▸ Goal: Write out, word for word, only the lines from the one containing "before = set(bpy.data.objects)" through the final line of the data.

▸ Supplied data:
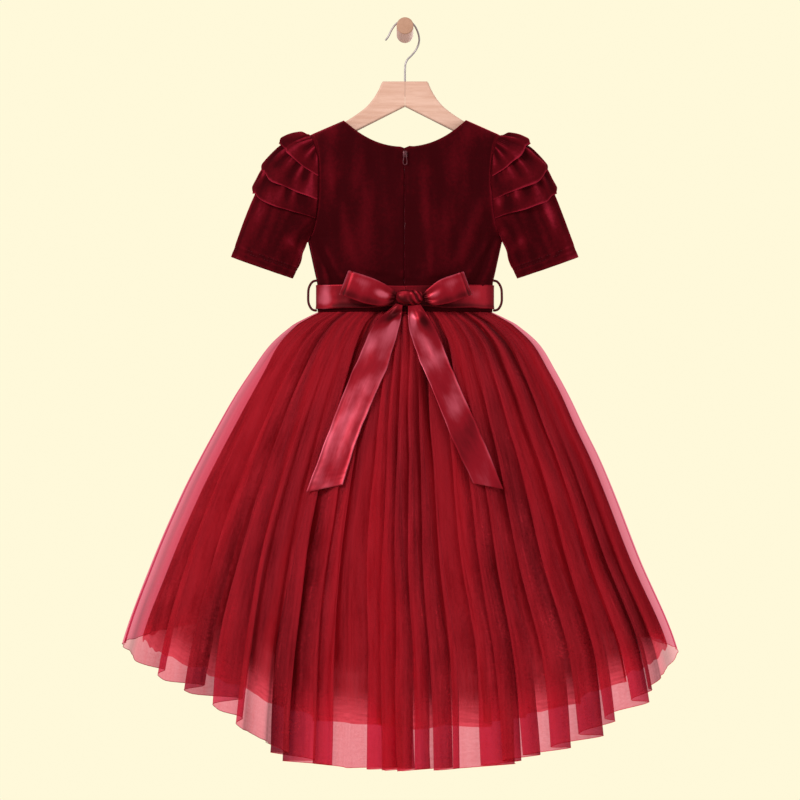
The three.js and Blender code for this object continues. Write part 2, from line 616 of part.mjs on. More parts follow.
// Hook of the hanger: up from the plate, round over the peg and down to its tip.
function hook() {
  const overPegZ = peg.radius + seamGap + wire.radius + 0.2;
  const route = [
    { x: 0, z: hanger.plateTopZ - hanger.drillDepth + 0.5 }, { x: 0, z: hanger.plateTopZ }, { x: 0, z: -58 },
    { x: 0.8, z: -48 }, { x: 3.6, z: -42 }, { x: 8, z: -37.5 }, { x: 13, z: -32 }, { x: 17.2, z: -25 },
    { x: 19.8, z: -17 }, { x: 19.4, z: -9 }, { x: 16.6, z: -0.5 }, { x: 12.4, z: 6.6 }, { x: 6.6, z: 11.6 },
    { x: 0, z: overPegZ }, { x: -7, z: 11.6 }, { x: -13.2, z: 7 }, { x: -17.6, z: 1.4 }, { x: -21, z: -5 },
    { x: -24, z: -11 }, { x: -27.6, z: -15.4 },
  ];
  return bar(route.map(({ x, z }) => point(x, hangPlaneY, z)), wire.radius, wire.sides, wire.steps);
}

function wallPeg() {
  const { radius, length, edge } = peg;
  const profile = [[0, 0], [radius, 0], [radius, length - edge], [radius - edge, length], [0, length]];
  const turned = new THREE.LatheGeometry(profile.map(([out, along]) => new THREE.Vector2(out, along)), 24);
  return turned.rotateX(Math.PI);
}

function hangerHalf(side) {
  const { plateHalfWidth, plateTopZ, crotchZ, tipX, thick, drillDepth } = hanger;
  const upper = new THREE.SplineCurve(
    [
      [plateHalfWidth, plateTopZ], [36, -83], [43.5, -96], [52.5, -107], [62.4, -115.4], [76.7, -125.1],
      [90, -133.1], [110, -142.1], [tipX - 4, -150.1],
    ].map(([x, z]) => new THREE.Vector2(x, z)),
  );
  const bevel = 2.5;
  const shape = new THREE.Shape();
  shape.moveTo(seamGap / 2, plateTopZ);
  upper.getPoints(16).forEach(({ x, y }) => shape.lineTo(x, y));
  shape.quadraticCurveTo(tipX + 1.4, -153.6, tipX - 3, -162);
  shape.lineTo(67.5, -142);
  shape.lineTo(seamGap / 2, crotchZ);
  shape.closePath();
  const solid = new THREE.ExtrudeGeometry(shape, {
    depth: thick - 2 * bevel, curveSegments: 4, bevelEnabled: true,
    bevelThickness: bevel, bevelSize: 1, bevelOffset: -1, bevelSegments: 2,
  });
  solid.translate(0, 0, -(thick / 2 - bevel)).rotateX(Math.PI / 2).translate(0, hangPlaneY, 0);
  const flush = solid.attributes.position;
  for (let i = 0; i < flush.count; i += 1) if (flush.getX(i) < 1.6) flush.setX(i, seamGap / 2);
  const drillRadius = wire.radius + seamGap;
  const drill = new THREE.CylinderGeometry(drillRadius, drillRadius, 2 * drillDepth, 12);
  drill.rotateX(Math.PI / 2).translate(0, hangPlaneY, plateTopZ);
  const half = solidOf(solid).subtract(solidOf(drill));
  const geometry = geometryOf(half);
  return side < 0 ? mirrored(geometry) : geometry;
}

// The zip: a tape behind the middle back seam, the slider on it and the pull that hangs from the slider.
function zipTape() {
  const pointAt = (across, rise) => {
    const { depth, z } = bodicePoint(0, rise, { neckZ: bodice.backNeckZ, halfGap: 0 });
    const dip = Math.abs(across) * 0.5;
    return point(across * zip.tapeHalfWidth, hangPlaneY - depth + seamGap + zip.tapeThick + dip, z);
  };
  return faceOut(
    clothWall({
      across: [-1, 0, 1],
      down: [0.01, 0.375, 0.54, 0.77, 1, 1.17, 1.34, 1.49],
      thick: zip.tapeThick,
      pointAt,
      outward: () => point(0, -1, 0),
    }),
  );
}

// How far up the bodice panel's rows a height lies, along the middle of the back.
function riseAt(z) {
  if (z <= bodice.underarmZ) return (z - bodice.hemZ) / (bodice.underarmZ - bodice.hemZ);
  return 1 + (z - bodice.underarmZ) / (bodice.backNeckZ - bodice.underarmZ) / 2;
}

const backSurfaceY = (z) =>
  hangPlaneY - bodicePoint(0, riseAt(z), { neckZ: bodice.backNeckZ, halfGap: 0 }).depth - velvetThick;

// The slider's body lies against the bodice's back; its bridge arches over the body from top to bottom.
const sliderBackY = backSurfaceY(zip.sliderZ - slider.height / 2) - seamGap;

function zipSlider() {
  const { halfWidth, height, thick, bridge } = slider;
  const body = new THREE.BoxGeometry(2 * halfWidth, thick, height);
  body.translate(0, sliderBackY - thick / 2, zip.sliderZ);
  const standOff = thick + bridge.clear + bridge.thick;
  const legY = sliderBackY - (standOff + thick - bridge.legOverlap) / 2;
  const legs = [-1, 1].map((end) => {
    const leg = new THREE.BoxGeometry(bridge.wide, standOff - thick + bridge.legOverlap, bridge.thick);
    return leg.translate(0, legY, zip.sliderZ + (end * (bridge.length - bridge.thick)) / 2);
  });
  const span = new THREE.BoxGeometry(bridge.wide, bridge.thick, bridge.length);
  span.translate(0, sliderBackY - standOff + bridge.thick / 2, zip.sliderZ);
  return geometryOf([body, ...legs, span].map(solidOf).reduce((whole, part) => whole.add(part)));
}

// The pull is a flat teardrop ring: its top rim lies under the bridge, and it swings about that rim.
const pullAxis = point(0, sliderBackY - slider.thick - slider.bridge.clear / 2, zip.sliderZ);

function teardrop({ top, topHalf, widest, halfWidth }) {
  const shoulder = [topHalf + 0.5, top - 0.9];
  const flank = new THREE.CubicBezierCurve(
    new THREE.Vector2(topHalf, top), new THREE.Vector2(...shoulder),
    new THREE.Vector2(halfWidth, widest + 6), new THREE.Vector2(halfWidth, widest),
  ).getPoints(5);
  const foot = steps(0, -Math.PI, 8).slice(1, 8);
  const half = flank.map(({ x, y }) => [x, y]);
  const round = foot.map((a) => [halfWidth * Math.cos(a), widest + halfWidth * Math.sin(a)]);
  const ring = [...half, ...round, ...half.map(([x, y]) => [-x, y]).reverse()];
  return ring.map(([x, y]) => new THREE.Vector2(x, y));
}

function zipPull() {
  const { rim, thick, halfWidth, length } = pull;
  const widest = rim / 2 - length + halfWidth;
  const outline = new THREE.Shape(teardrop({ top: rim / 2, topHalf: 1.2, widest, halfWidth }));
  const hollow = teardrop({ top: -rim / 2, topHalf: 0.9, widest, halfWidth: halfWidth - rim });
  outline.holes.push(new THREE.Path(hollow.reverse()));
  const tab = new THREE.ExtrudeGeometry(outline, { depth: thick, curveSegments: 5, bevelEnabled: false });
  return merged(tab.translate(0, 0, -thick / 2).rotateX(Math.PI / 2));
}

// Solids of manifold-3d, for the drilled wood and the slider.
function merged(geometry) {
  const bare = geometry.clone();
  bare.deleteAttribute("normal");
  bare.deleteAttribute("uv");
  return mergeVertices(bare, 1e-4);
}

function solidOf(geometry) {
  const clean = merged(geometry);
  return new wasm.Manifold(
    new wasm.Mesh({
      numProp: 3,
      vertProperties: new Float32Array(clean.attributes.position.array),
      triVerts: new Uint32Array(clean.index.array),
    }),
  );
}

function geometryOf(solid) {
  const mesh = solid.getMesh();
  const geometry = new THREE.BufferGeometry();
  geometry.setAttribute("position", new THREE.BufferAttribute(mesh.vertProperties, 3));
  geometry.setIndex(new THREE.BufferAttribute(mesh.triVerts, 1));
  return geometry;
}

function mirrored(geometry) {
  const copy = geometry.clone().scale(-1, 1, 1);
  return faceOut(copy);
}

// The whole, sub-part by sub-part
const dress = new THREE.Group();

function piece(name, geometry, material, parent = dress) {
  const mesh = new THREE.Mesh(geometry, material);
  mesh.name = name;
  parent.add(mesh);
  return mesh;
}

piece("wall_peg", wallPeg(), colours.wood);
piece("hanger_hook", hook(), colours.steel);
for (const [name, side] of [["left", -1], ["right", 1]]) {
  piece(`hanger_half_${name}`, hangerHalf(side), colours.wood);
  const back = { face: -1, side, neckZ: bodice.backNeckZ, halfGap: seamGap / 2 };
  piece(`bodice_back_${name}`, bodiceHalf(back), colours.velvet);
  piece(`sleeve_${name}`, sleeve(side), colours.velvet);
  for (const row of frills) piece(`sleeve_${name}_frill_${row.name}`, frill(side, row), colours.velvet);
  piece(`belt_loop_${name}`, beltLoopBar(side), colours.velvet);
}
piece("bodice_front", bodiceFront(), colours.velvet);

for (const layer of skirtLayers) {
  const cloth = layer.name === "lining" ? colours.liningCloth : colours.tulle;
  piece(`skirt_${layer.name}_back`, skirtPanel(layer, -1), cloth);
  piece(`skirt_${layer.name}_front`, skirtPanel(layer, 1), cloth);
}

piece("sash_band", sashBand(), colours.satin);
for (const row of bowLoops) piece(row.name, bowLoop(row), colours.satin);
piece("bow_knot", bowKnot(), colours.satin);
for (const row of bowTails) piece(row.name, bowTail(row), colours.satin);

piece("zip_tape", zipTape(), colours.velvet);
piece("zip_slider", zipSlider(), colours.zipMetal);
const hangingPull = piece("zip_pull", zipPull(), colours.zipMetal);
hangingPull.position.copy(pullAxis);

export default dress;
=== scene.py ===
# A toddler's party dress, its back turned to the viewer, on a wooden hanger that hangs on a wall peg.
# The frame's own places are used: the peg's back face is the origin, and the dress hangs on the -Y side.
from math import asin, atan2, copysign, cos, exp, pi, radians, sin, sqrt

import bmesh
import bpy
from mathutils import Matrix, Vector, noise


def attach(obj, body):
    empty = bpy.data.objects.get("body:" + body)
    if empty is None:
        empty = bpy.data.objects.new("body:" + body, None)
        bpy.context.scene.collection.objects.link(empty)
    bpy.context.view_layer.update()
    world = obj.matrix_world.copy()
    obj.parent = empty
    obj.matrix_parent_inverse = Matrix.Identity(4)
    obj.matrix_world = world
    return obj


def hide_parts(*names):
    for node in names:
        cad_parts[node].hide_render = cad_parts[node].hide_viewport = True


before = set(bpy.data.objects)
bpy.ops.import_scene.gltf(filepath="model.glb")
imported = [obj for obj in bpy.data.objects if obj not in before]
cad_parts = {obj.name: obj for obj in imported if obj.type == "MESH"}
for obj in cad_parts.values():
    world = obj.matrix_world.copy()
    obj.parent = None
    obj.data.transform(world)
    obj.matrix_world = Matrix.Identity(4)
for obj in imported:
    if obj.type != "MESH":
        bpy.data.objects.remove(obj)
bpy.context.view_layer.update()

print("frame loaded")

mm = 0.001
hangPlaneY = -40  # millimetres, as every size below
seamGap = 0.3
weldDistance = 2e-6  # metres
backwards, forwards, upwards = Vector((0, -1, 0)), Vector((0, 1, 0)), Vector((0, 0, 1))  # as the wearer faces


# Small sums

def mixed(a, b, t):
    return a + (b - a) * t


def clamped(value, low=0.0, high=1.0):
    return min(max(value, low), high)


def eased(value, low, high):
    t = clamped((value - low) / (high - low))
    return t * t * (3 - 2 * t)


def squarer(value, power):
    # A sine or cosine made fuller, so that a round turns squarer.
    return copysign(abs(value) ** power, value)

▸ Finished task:
before = set(bpy.data.objects)
bpy.ops.import_scene.gltf(filepath="model.glb")
imported = [obj for obj in bpy.data.objects if obj not in before]
cad_parts = {obj.name: obj for obj in imported if obj.type == "MESH"}
for obj in cad_parts.values():
    world = obj.matrix_world.copy()
    obj.parent = None
    obj.data.transform(world)
    obj.matrix_world = Matrix.Identity(4)
for obj in imported:
    if obj.type != "MESH":
        bpy.data.objects.remove(obj)
bpy.context.view_layer.update()

print("frame loaded")

mm = 0.001
hangPlaneY = -40  # millimetres, as every size below
seamGap = 0.3
weldDistance = 2e-6  # metres
backwards, forwards, upwards = Vector((0, -1, 0)), Vector((0, 1, 0)), Vector((0, 0, 1))  # as the wearer faces


# Small sums

def mixed(a, b, t):
    return a + (b - a) * t


def clamped(value, low=0.0, high=1.0):
    return min(max(value, low), high)


def eased(value, low, high):
    t = clamped((value - low) / (high - low))
    return t * t * (3 - 2 * t)


def squarer(value, power):
    # A sine or cosine made fuller, so that a round turns squarer.
    return copysign(abs(value) ** power, value)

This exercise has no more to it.